Dopo secoli di oblio finalmente la luce. Il teatro ellenistico di Agrigento è l’ultima perla archeologica emersa dalla terra siciliana. In realtà era sempre stato lì, muto, aspettando la felice intuizione di qualche studioso.
Benché mortificato dalle spoliazioni che si sono succedute nel corso dei secoli per costruire la città che oggi conosciamo, conservava ancora la sua fisionomia originaria ma nessuno, fino ad oggi, era riuscito a trovarlo.
L’ultimo a provarci fu il veronese Pirro Marconi, negli anni ’20. Marconi, però, compì un imperdonabile errore di interpretazione che lo mise sulla strada sbagliata. Soprattutto, non aveva a disposizione un georadar che gli consentisse di scandagliare la terra in profondità. Più che un teatro era diventato una chimera.
La grande caccia è iniziata nel 2016. Settimane di indagini strumentali, riscontri, ipotesi e osservazioni hanno portato alla ragionevole certezza che un anonimo banco calcarenitico distante poche centinaia di metri dal Tempio della Concordia (icona assoluta della Valle dei Templi) in realtà celasse… il Teatro.
“Per mesi non lo abbiamo chiamato teatro”, scherza l’archeologa Maria Concetta Parello, “un po’ per scaramanzia e un po’ perché stentavamo anche noi a riconoscerne la struttura”.
Pensate, l’unica fonte scritta sull’argomento risale alla metà del ‘500. Il frate domenicano Tommaso Fazello che aveva redatto il De Rebus Siculis Decades Duae, primo libro “stampato” sulla storia della Sicilia, dopo aver visitato Agrigento riservò solo poche parole al teatro. “Ne riconosco a malapena le fondamenta” scrisse. Segno che a quell’epoca erano già stati asportati molti blocchi di pietra per costruire la città nuova.

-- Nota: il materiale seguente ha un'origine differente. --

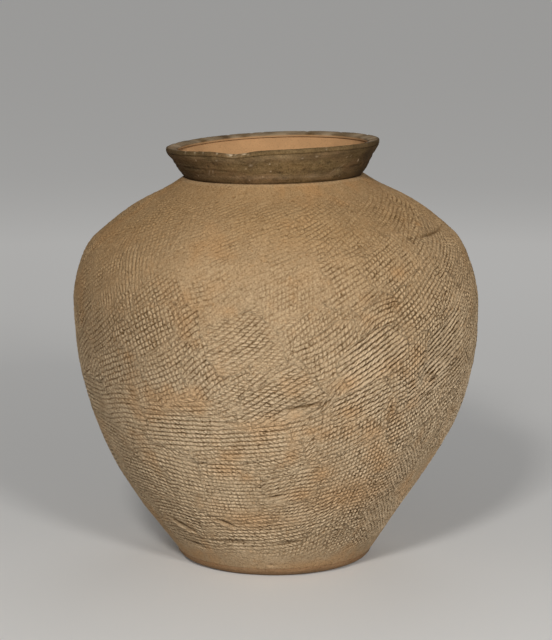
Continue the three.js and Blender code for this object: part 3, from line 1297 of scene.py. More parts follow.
@dataclass(frozen=True)
class FiredClay:
    """Finish of low-fired clay: its shades, its grain and how it takes the printed lattice."""

    name: str
    low: ClayTones
    high: ClayTones
    inside: Color
    change: Span = (0.2, 0.36)
    # Soot colour, also used for painted shade and painted shadow
    soot_and_shade: Color = (0.12, 0.062, 0.018)
    # Colour of worn and chipped spots, also used for painted highlights
    bare: Color = (0.66, 0.51, 0.34)
    roughness: float = 0.86
    grain_roughness: float = 0.16
    streaked: bool = False
    bump: float = 0.0009
    bump_strength: float = 0.9
    # How dark the grooves are painted: partly grime, partly painted shade
    dirt_and_shade: float = 0.9
    # How pale the bead tops are painted: partly wear, partly a painted highlight
    wear: float = 0.8
    wear_and_highlight_height: float = 0.55
    row_edge: float = 3.8
    bead_edge: float = 2.8
    old_share: float = 0.33
    smoked: float = 0.0
    shine: float = 0.14

    def make(self) -> bpy.types.Material:
        """Builds the finish.

        Returns:
            The material.
        """
        material = bpy.data.materials.new(self.name)
        material.use_nodes = True
        shop = Nodes(material.node_tree)
        shader = shop.tree.nodes["Principled BSDF"]
        grain = shop.noise(Fineness.GRAIN)
        pressed = self.pressed(shop)
        shop.link(self.color(shop, grain, pressed), shader.inputs["Base Color"])
        height = shop.math("SUBTRACT", shop.scaled(grain, 0.75), pressed)
        if self.streaked:
            height = shop.math("ADD", height, shop.scaled(shop.streaks(), 0.8))
        bump = shop.add("ShaderNodeBump")
        bump.inputs["Strength"].default_value = self.bump_strength
        bump.inputs["Distance"].default_value = self.bump
        shop.link(height, bump.inputs["Height"])
        shop.link(bump.outputs["Normal"], shader.inputs["Normal"])
        smoothest = self.roughness - self.grain_roughness / 2
        rough = shop.math("MULTIPLY_ADD", grain, self.grain_roughness, smoothest)
        shop.link(rough, shader.inputs["Roughness"])
        shader.inputs["Specular IOR Level"].default_value = self.shine
        return material

    def pressed(self, shop: Nodes) -> Socket:
        """Reads how deep the printed lattice is, broken up in patches as grime fills it.

        Args:
            shop: the tree to wire.

        Returns:
            The depth, 0 between grooves.
        """
        jolt = shop.math("MULTIPLY_ADD", shop.noise(Fineness.JOLT), 0.8, -0.4)
        slight = shop.scaled(jolt, 0.55)
        rows = shop.groove(shop.math("ADD", shop.layer(Layer.ROWS), slight), shop.layer(Layer.ROW_DEPTH),
                           self.row_edge)
        beads = shop.groove(shop.math("SUBTRACT", shop.layer(Layer.BEADS), jolt),
                            shop.layer(Layer.BEAD_DEPTH), self.bead_edge)
        pressed = shop.math("MAXIMUM", rows, shop.scaled(beads, 0.8))
        pressed = shop.math("MAXIMUM", pressed, shop.scaled(self.old_print(shop), self.old_share))
        patchy = shop.ramp(shop.noise(Fineness.DIRT_PATCHES), 0.34, 0.64)
        broken = shop.ramp(shop.noise(Fineness.BROKEN_DIRT), 0.36, 0.6)
        pressed = shop.math("MULTIPLY", pressed, shop.math("MULTIPLY_ADD", patchy, 0.45, 0.7))
        return shop.math("MULTIPLY", pressed, shop.math("MULTIPLY_ADD", broken, 0.45, 0.65))

    def old_print(self, shop: Nodes) -> Socket:
        """Reads what is left of the print that the last blow fell on.

        Args:
            shop: the tree to wire.

        Returns:
            Its depth.
        """
        rows = shop.groove(shop.layer(Layer.OLD_ROWS), shop.layer(Layer.OLD_ROW_DEPTH), self.row_edge)
        beads = shop.groove(shop.layer(Layer.OLD_BEADS), shop.layer(Layer.OLD_BEAD_DEPTH), self.bead_edge)
        return shop.math("MAXIMUM", rows, beads)

    def color(self, shop: Nodes, grain: Socket, pressed: Socket) -> Socket:
        """Colours the clay, from its own shades to the sooty grime on it, with painted shade and painted
        highlights.

        Args:
            shop: the tree to wire.
            grain: the fine grain.
            pressed: the depth of the printed lattice.

        Returns:
            The colour.
        """
        tones = self.tones(shop)
        color = self.clay_color(shop, grain, tones)
        color = self.printed_color(shop, color, pressed, tones)
        color = self.specks(shop, color, tones[3])
        # Dark marks, together with painted shade and painted shadow
        color = shop.lay((*self.soot_and_shade, 1), shop.layer(Layer.DARK), 0.7, color)
        # Worn and chipped spots, together with painted highlights
        color = shop.lay((*self.bare, 1), shop.layer(Layer.BARE), 0.9, color)
        if self.smoked:
            clouded = shop.ramp(shop.noise(Fineness.SMOKE), 0.48, 0.68)
            color = shop.lay((*self.soot_and_shade, 1), clouded, self.smoked, color)
        return shop.mix(shop.layer(Layer.INSIDE), color, self.inner_color(shop))

    def inner_color(self, shop: Nodes) -> Socket:
        """Colours the inner wall orange, in soft light and dark patches.

        Args:
            shop: the tree to wire.

        Returns:
            The colour.
        """
        patches = shop.ramp(shop.noise(Fineness.INNER_PATCHES), 0.38, 0.64)
        darker = tuple(0.9 * part for part in self.inside)
        color = shop.mix(patches, (*darker, 1), (*self.inside, 1))
        grit = shop.ramp(shop.noise(Fineness.INNER_GRIT), 0.55, 0.75)
        return shop.lay((*self.soot_and_shade, 1), grit, 0.3, color)

    def tones(self, shop: Nodes) -> list[Socket]:
        """Mixes the clay's shades, which change up the jar.

        Args:
            shop: the tree to wire.

        Returns:
            The base, shade, warm and pale colours.
        """
        apart = shop.add("ShaderNodeSeparateXYZ")
        shop.link(shop.place, apart.inputs[0])
        drift = shop.math("MULTIPLY_ADD", shop.noise(Fineness.DRIFT), 0.12, -0.06)
        rise = shop.ramp(shop.math("ADD", apart.outputs[2], drift), *self.change)
        pairs = ((self.low.base, self.high.base), (self.low.shade, self.high.shade),
                 (self.low.warm, self.high.warm), (self.low.pale, self.high.pale))
        base, shade, warm, pale = [shop.mix(rise, (*low, 1), (*high, 1)) for low, high in pairs]
        return [base, shade, warm, shop.lay(warm, shop.layer(Layer.WARM), 0.8, pale)]

    def clay_color(self, shop: Nodes, grain: Socket, tones: list[Socket]) -> Socket:
        """Mottles the clay as the fire did.

        Args:
            shop: the tree to wire.
            grain: the fine grain.
            tones: the clay's shades.

        Returns:
            The clay's own colour.
        """
        base, shade, warm, pale = tones
        mottle = shop.noise(Fineness.MOTTLE)
        color = shop.mix(shop.ramp(shop.noise(Fineness.FIRE_PATCHES), 0.35, 0.68), base, shade)
        color = shop.lay(pale, shop.ramp(mottle, 0.52, 0.74), 0.35, color)
        color = shop.lay(warm, shop.ramp(mottle, 0.46, 0.26), 0.3, color)
        color = shop.lay(warm, shop.layer(Layer.WARM), 0.85, color)
        color = shop.lay(pale, shop.layer(Layer.PALE), 0.6, color)
        return shop.lay(pale, shop.ramp(grain, 0.44, 0.3), 0.3, color)

    def printed_color(self, shop: Nodes, color: Socket, pressed: Socket, tones: list[Socket]) -> Socket:
        """Puts grime and painted shade in the printed grooves, and wear and painted highlights on the beads
        between them.

        Args:
            shop: the tree to wire.
            color: the clay's own colour.
            pressed: the depth of the printed lattice.
            tones: the clay's shades.

        Returns:
            The colour with dirt and wear.
        """
        depth = shop.math("MAXIMUM", shop.layer(Layer.BEAD_DEPTH), shop.layer(Layer.ROW_DEPTH))
        worn = shop.math("SUBTRACT", shop.scaled(depth, self.wear_and_highlight_height), pressed)
        worn = shop.math("MAXIMUM", worn, 0.0)
        # Bead tops paled: partly wear, partly a painted highlight
        color = shop.lay(tones[3], worn, self.wear / self.wear_and_highlight_height, color)
        flecks = shop.ramp(shop.noise(Fineness.FLECKS), 0.6, 0.72)
        color = shop.lay(tones[2], flecks, 0.5, color)
        # Grooves darkened: partly grime, partly painted shade
        return shop.lay((*self.soot_and_shade, 1), pressed, self.dirt_and_shade, color)

    def specks(self, shop: Nodes, color: Socket, pale: Socket) -> Socket:
        """Strews fine light and dark grit.

        Args:
            shop: the tree to wire.
            color: the colour below.
            pale: the colour of the light grit.

        Returns:
            The colour with grit in it.
        """
        grit, sand = shop.noise(Fineness.GRIT), shop.noise(Fineness.SAND)
        color = shop.lay((*self.soot_and_shade, 1), shop.ramp(grit, 0.52, 0.68), 0.5, color)
        color = shop.lay(pale, shop.ramp(grit, 0.47, 0.3), 0.45, color)
        color = shop.lay((*self.soot_and_shade, 1), shop.ramp(sand, 0.55, 0.68), 0.5, color)
        return shop.lay(pale, shop.ramp(sand, 0.42, 0.3), 0.42, color)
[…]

“Eppure siamo riusciti (tra la fine del 2017 e la prima parte del 2018, Ndr) a individuare la summa cavea del teatro e i sedili per gli spettatori” continua Parello, mentre ci guida tra gli archeologi che sono ancora al lavoro per liberare la parte bassa della struttura.
Come da tradizione architettonica in voga nel periodo ellenistico, gli spalti erano addossati al banco roccioso mentre la parte ‘costruita’ del teatro veniva realizzata fuori terra “con muraglioni alti oltre dieci metri”, conferma l’archeologa.
La struttura subì un grande rifacimento verso la fine del III secolo a.C., quando l’antica Akragas diventò l’Agrigentum dei Romani. “Ma il teatro esisteva già un secolo prima e solo in seguito alla conquista fu ampliato, forse fino alla ragguardevole misura di 95 metri di diametro”. Non male per un teatro di ‘provincia’.
Quasi ogni giorno lo scavo ha regalato meraviglie, anche oggetti molto significativi. “Nel riempimento della cavea abbiamo ritrovato un deposito di manufatti riferibili ad un rito propiziatorio. Si tratta di vasi di uso quotidiano, utilizzati per bere e per contenere liquidi, compreso un piccolo vaso con beccuccio, un guttus, sorta di biberon ante litteram”. E poi maschere, lucerne, monili, effigi, tutto affidato immediatamente alle mani della restauratrice Marilanda Rizzo Pinna.
Adesso i lavori sono fermi, riprenderanno nella primavera del 2019. Obiettivo, riportare alla luce l’orchestra, lo spazio architettonico che si frapponeva tra gli spalti e la scena.
Ma il teatro non è stata l’unica sorpresa della campagna di scavi appena conclusasi. Gli archeologi, infatti, sono intervenuti anche nell’insula IV del vicino quartiere ellenistico-romano, una vasta distesa di ambienti che erano già stati riportati alla luce negli anni ’50 con i fondi della Cassa per il Mezzogiorno.
Lì Parello e il suo team hanno trovato delle terme urbane databili all’epoca di Costantino, IV secolo d.C.
“Durante l’Impero di Costantino vennero realizzate strade molto importanti come la Palermo-Catania e la Palermo-Agrigento”, conclude l’archeologa. “Lungo questi assi viari c’erano mansiones e stazioni di posta dotate di terme. Qui ne abbiamo un meraviglioso esempio”.
Nessuno vorrebbe abbandonare trowel e pale perché il lavoro da fare è ancora tanto e gravido di scoperte ma se ne riparlerà il prossimo anno.